- **REQUIREMENT**
Starting at the line that contains "size = part.bounding_box().size" and stopping at the line that contains "if empty is", repeat every line exactly, the two end lines included, and nothing else.

###

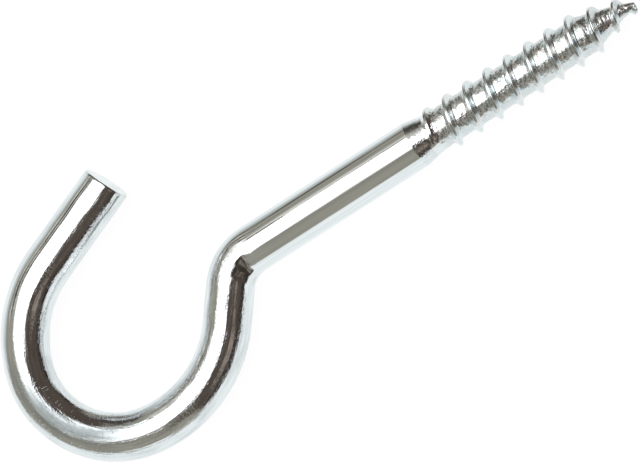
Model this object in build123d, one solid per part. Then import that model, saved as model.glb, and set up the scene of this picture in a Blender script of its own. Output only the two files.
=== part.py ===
"""Screw hook, bent and thread-rolled from one piece of zinc-plated steel wire.

It lies flat, with the wire's plane level. +X runs along the shank to the point, +Y to the side where
the bow is open, and +Z is up. The origin is on the surface that the hook lies on, below the middle of
its box. All sizes are in millimetres.
"""
from build123d import *
import math
import os

# Wire
wire_diameter = 5.4

# Hook, from the shank round to the free end
shank_length = 21.23
crank_radius = 5.46
crank_turn = 51.8
crank_run = 4.13
bow_radii = (14.32, 9.66, 13.87)
bow_turns = (62.3, 96.9, 51.1)
arm_length = 11.16

# Sheared end of the arm, a little out of square
shear_skew = 3.0
shear_edge = 0.28
shear_allowance = 3.0

# Neck, where the wire is drawn down to the blank that the thread is rolled on
neck_length = 1.68
blank_diameter = 4.75

# Rolled wood-screw thread
thread_length = 27.04
thread_pitch = 2.656
crest_diameter = 5.72
root_diameter = 4.36
run_in_length = 1.75
taper_length = 6.34
tip_root_diameter = 0.55
tip_crest_diameter = 1.75

# Ridge of the thread: half widths at the crest, at the knee of the flank and at the buried foot
left_hand = True
ridge_half_crest = 0.17
ridge_half_knee = 0.31
ridge_half_foot = 0.66
ridge_knee_height = 0.3
ridge_foot_depth = 0.08
ridge_tip_width = 0.6

# Course of the ridge, in turns from where its crest first comes to the +Y side of the shank
ridge_first_crest = 1.34
ridge_start_turn = -0.36
ridge_full_turn = 0.12
ridge_end_turn = 9.5
ridge_buried_height = 0.05

# The ridge's surface is made in patches of about a turn, each through this many sections
patches_per_turn = 1
sections_per_patch = 17

wire_radius = wire_diameter / 2
crank_x = 0.0
neck_x = crank_x + shank_length
thread_x = neck_x + neck_length
root_x = thread_x + run_in_length
tip_x = thread_x + thread_length
taper_x = tip_x - taper_length


def between(start, end, share):
    """The value that lies the given share of the way from start to end, held inside them."""
    return start + (end - start) * min(max(share, 0.0), 1.0)


def taper_share(x):
    """How far along the taper of the point x lies, from 0 where it starts to 1 at the tip."""
    return (x - taper_x) / taper_length


def root_radius(x):
    """Radius of the core between the ridges, from the blank's own size down to the point."""
    if x < root_x:
        return between(blank_diameter, root_diameter, (x - thread_x) / run_in_length) / 2
    return between(root_diameter, tip_root_diameter, taper_share(x)) / 2


def crest_radius(x):
    """Radius of the ridge's crest, without the run-in at its start."""
    return between(crest_diameter, tip_crest_diameter, taper_share(x)) / 2


def centreline():
    """The wire's middle line from the foot of the shank, round the crank and the bow and up the arm."""
    with BuildLine() as line:
        crank = JernArc(start=(crank_x, 0), tangent=(-1, 0), radius=crank_radius, arc_size=crank_turn)
        run = Line(crank @ 1, crank @ 1 + (crank % 1) * crank_run)
        last = run
        for radius, turn in zip(bow_radii, bow_turns):
            last = JernArc(start=last @ 1, tangent=last % 1, radius=radius, arc_size=-turn)
        Line(last @ 1, last @ 1 + (last % 1) * (arm_length + shear_allowance))
    return line.wire()


def bent_wire():
    """The crank, the bow and the arm, with the arm's end sheared off and its rim rolled over."""
    path = centreline()
    section = Plane(origin=path @ 0, x_dir=(0, 1, 0), z_dir=path % 0) * Circle(wire_radius)
    wire = sweep(section, path=path)
    along = path % 1
    end = path @ 1 - along * shear_allowance
    normal = along.rotate(Axis.Z, -shear_skew)
    offcut = extrude(Rectangle(2 * wire_diameter, 2 * wire_diameter), 2 * shear_allowance)
    wire -= Plane(origin=end, z_dir=normal) * offcut
    rim = wire.faces().sort_by_distance(end)[0].edges()
    return chamfer(rim, shear_edge)


def turned_blank():
    """The straight shank, the neck and the thread's core with its tapered point."""
    profile = [(crank_x, 0), (crank_x, wire_radius), (neck_x, wire_radius)]
    profile += [(x, root_radius(x)) for x in (thread_x, root_x, taper_x, tip_x)]
    profile.append((tip_x, 0))
    half_section = make_face(Polyline(*profile, close=True))
    return revolve(half_section, axis=Axis.X)


def ridge_middle(turn):
    """Where along the shank the middle of the ridge lies after so many turns."""
    return thread_x + ridge_first_crest + thread_pitch * turn


def ridge_profile(turn):
    """The ridge's section at one turn: points (x, radius) from the rear foot over the crest to the front."""
    middle = ridge_middle(turn)
    share = taper_share(middle)
    width = between(1.0, ridge_tip_width, share)
    run_in = (turn - ridge_start_turn) / (ridge_full_turn - ridge_start_turn)
    height = between(ridge_buried_height, 1.0, run_in)
    root = root_radius(middle)
    crest = root + (crest_radius(middle) - root) * height
    knee = root + ridge_knee_height * height
    rear_foot = middle - ridge_half_foot * width
    front_foot = middle + ridge_half_foot * width
    return [
        (rear_foot, root_radius(rear_foot) - ridge_foot_depth),
        (middle - ridge_half_knee * width, knee),
        (middle - ridge_half_crest * width, crest),
        (middle + ridge_half_crest * width, crest),
        (middle + ridge_half_knee * width, knee),
        (front_foot, root_radius(front_foot) - ridge_foot_depth),
    ]


def on_thread(x, radius, turn):
    """A point of the thread in space. Turn 0 is on the +Y side of the shank."""
    angle = math.tau * turn * (-1 if left_hand else 1)
    return Vector(x, radius * math.cos(angle), radius * math.sin(angle))


def ridge_section(turn):
    """The ridge's section at one turn, in space."""
    return [on_thread(x, radius, turn) for x, radius in ridge_profile(turn)]


def ridge_patch(first_turn, last_turn):
    """The faces of the ridge between two turns: its flanks, its crest and its buried underside."""
    last = sections_per_patch - 1
    turns = [between(first_turn, last_turn, number / last) for number in range(sections_per_patch)]
    sections = [ridge_section(turn) for turn in turns]
    edges = [Edge.make_spline(list(line)) for line in zip(*sections)]
    neighbours = zip(edges, edges[1:] + edges[:1])
    return [Face.make_surface_from_curves(one, other) for one, other in neighbours]


def thread_ridge():
    """The rolled ridge as one solid, wound round the core from its run-in to the point."""
    patches = math.ceil((ridge_end_turn - ridge_start_turn) * patches_per_turn)
    limits = [between(ridge_start_turn, ridge_end_turn, step / patches) for step in range(patches + 1)]
    faces = []
    for first_turn, last_turn in zip(limits, limits[1:]):
        faces += ridge_patch(first_turn, last_turn)
    for turn in (ridge_start_turn, ridge_end_turn):
        faces.append(Face(Wire.make_polygon(ridge_section(turn), close=True)))
    ridge = Solid(Shell(faces))
    return ridge.fix()


def screw_hook():
    """The whole hook, moved so that its box stands on the origin."""
    hook = bent_wire() + turned_blank() + thread_ridge()
    hook = hook.solid()
    box = hook.bounding_box()
    return Pos(-box.center().X, -box.center().Y, -box.min.Z) * hook


if __name__ == "__main__":
    os.makedirs("parts", exist_ok=True)
    part = screw_hook()
    size = part.bounding_box().size
    print(f"screw_hook: {size.X:.2f} x {size.Y:.2f} x {size.Z:.2f} mm")
    print(f"{part.volume:.1f} mm3, valid {part.is_valid}")
    export_step(part, "parts/screw_hook.step")
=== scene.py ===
"""A screw hook of zinc-plated steel wire, dressed over its CAD frame.

It lies on a white table and the camera looks down on it. Lengths are in metres. +X runs along the shank
to the point, +Y to the side where the bow is open, and +Z is up.
"""
import math

import bpy
import numpy as np
from mathutils import Matrix, Vector, noise


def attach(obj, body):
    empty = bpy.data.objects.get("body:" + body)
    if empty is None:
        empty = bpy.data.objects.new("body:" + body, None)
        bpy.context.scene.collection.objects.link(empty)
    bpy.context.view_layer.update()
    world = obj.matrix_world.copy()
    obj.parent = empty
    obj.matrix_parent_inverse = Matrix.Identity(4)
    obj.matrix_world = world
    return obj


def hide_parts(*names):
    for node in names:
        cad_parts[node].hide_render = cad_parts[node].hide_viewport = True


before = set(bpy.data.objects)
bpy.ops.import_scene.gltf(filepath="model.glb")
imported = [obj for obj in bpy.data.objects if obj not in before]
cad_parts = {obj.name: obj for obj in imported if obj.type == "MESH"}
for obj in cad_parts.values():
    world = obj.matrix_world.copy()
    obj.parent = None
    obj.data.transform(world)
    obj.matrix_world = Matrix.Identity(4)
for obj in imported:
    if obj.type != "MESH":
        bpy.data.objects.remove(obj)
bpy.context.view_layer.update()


# The wire. Low-carbon steel, drawn to 5.4 mm and bent cold in one piece: a crank below the shank, the bow
# in three radii, and the straight arm up to the free end. Each bend has its radius and its turn in degrees.
mm = 0.001
wire_radius = 2.7 * mm
wire_height = 2.8631 * mm
shank_foot = (-9.3213 * mm, -1.8243 * mm)
crank = (5.46 * mm, 51.8)
crank_run = 4.13 * mm
bow = ((14.32 * mm, -62.3), (9.66 * mm, -96.9), (13.87 * mm, -51.1))
arm_length = 11.16 * mm


def arc(radius, turn):
    """One bend as its length along the wire's middle and its curvature, positive to the left."""
    return radius * math.radians(abs(turn)), math.copysign(1 / radius, turn)


legs = [arc(*crank), (crank_run, 0.0), *(arc(*bend) for bend in bow), (arm_length, 0.0)]
bent_length = sum(length for length, curvature in legs)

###

- **WRITTEN RESPONSE**
    size = part.bounding_box().size
    print(f"screw_hook: {size.X:.2f} x {size.Y:.2f} x {size.Z:.2f} mm")
    print(f"{part.volume:.1f} mm3, valid {part.is_valid}")
    export_step(part, "parts/screw_hook.step")
=== scene.py ===
"""A screw hook of zinc-plated steel wire, dressed over its CAD frame.

It lies on a white table and the camera looks down on it. Lengths are in metres. +X runs along the shank
to the point, +Y to the side where the bow is open, and +Z is up.
"""
import math

import bpy
import numpy as np
from mathutils import Matrix, Vector, noise


def attach(obj, body):
    empty = bpy.data.objects.get("body:" + body)
    if empty is None:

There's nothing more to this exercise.